O seu gato angorá atende pelo nome de Dani, seu quarto é forrado nas paredes, armários, janelas, e agora, o teto também, por fotos, camisetas autografadas, chapéus, mais fotos, pôsteres tamanho natural, e um mais não sei tanto de coisas. Ela tem gravadas as inserções comerciais que ele faz para a rádio, vai aos shows, leva docinhos da Dona Líbia, assiste a todos os jogos de futebol que ele faz para a AACD. A buzina de seu carro é o rosto de Daniel, é amiga de toda a equipe do cantor e é reconhecida e chamada por ele de mãezona.

Sabendo estas coisas, alguém pode me perguntar, mas tudo isso é normal. A minha resposta honesta é que nela é absolutamente normal. Porque tudo o que ela possa fazer para o seu ídolo, há-de aparecer sempre algo novo, não a impede de ser uma excelente mãe, de ser amiga dedicada, de fazer o sopão para os necessitados, praticar sua hidroginástica, de ir ao nosso encontro com toda a disposição do mundo. E de fazer o melhor bolo de milho que se possa imaginar.

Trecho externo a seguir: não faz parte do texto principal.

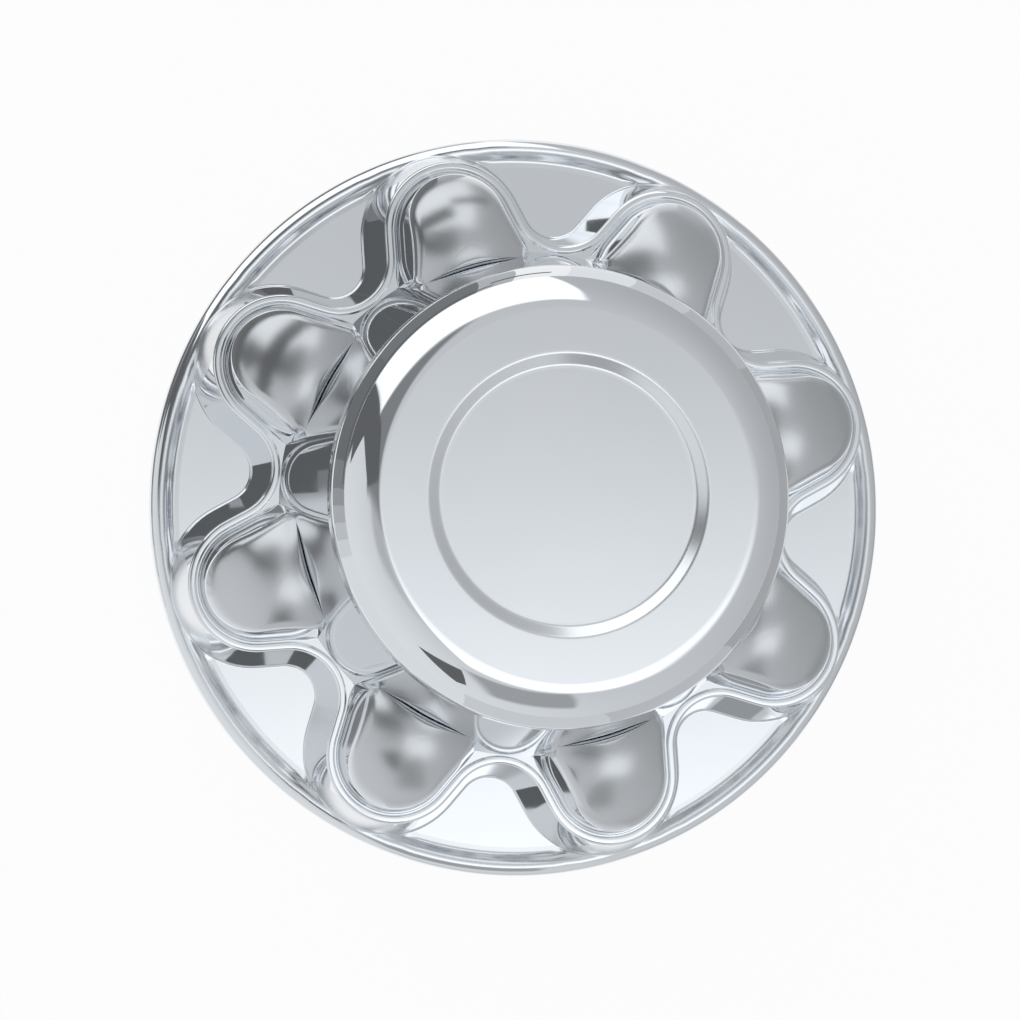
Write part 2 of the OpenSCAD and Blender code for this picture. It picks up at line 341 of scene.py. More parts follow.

Alguém pode estranhar que uma senhora distinta assim tenha um amor desta natureza, nesta ou em qualquer outra vida, eu também estranhei um dia. Gostaria que todas as pessoas que sentem esse tipo de amor pudessem ser como esta amiga.

De tudo que me fará falta em São Paulo, uma eu tenho certeza, sentirei a saudade de seu riso cristalino e da frase que o acompanha, Minha Nossa Senhora da Boca Aberta, olhai para os lírios do campo e dizei-me o que vejo.